È bastato perché la speculazione gonfiasse l'azione Banco Bpm a livelli che hanno fatto desistere Unicredit. Secondo fonti attendibili, la motivazione "tecnica" espressa da Orcel, benché irritato per la fuga di notizie seguita al dialogo con la Banca d'Italia sulla compatibilità dei "modelli interni" delle due banche, riguarda proprio il diverso assorbimento di capitale che sta a fronte degli attivi di Unicredit e di Banco Bpm.
I modelli, asseverati dalla vigilanza, sono un modo per allocare meno capitale basato sulle probabilità di perdita e le serie temporali.

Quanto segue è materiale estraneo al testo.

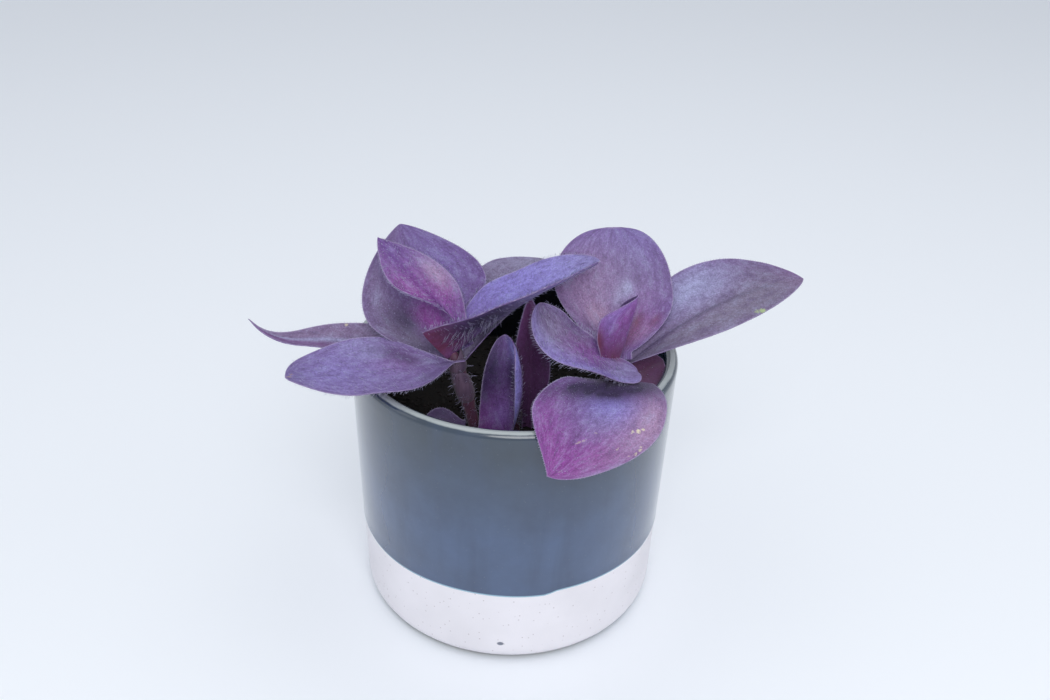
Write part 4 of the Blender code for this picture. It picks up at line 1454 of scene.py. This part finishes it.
class OBJECT_OT_tradescantia_hairs(bpy.types.Operator):
    """Add the hairs of the leaves and stems"""

    bl_idname = "object.tradescantia_hairs"
    bl_label = "Hairs"
    bl_options = {"REGISTER", "UNDO"}

    def execute(self, context):
        settings = context.scene.tradescantia_plant
        skin = hair_material(settings)
        shape = unit_hair()
        rng = random.Random(5)
        for name, leaf in LEAVES.items():
            hairs = leaf_hairs(leaf, rng, settings.thickness)
            radius = settings.hair_radius * leaf.get("fine", 1.0)
            make_hairs(name + "_hairs", hairs, shape, radius, skin)
        for name, stem in STEMS.items():
            radius = settings.hair_radius * STEM_HAIR_FINENESS
            make_hairs(name + "_hairs", stem_hairs(stem, rng), shape, radius, skin)
        return {"FINISHED"}


class VIEW3D_PT_tradescantia(bpy.types.Panel):
    """Sidebar panel with the pieces and their settings"""

    bl_label = "Potted Tradescantia"
    bl_idname = "VIEW3D_PT_tradescantia"
    bl_space_type = "VIEW_3D"
    bl_region_type = "UI"
    bl_category = "Tradescantia"

    def draw(self, context):
        for step in STEPS:
            self.layout.operator(step.bl_idname)
        for name, group in SETTINGS.items():
            box = self.layout.box()
            for setting in group.__annotations__:
                box.prop(getattr(context.scene, name), setting)


STEPS = (
    OBJECT_OT_tradescantia_stage,
    OBJECT_OT_tradescantia_pot,
    OBJECT_OT_tradescantia_soil,
    OBJECT_OT_tradescantia_stems,
    OBJECT_OT_tradescantia_leaves,
    OBJECT_OT_tradescantia_hairs,
)
CLASSES = (*SETTINGS.values(), *STEPS, VIEW3D_PT_tradescantia)


def register():
    for kind in CLASSES:
        bpy.utils.register_class(kind)
    for name, group in SETTINGS.items():
        setattr(bpy.types.Scene, name, bpy.props.PointerProperty(type=group))


def unregister():
    for name in SETTINGS:
        delattr(bpy.types.Scene, name)
    for kind in reversed(CLASSES):
        bpy.utils.unregister_class(kind)


def main():
    register()
    bpy.ops.object.tradescantia_stage()
    bpy.ops.object.tradescantia_pot()
    bpy.ops.object.tradescantia_soil()
    bpy.ops.object.tradescantia_stems()
    bpy.ops.object.tradescantia_leaves()
    bpy.ops.object.tradescantia_hairs()
    bpy.context.view_layer.update()


if __name__ == "__main__":
    main()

Unicredit, anche a causa della svendita di 17,7 miliardi di sofferenze nel 2017, ha un modello interno molto "denso", per cui a fine 2021 gli attivi ponderati per il rischio sono il 73,6% degli attivi totali (vedi tabella).
Banco Bpm, meno colpita da passate pulizie di bilancio, ha un 58,3% di densità, in linea con gli istituti di seconda fascia, mentre Intesa Sanpaolo è al 70%. La densità degli attivi è una funzione decisiva, secondo quel che Orcel avrebbe detto ai pochi consulenti, per valutare la solidità prospettica di una banca, quindi la sua capacità di distribuire utili futuri.
louise tingstrom jean pierre mustier
E la prospettiva di una densità discendente per Unicredit, mentre quella di Banco Bpm potrebbe aumentare, è un argomento che secondo il banchiere romano non è tenuto abbastanza in conto dal mercato. Può darsi che sia vero, e lo vedremo. Ma il "mercato" si ricorda che le ultime due acquisizioni bancarie a Piazza Affari, Ubi e Creval, sono state valutate tra 0,5 e 0,6 volte i mezzi propri. E dopo i ribassi di settimana scorsa Banco Bpm sta a 0,43, Unicredit a 0,52 e Intesa Sanpaolo a 0,85.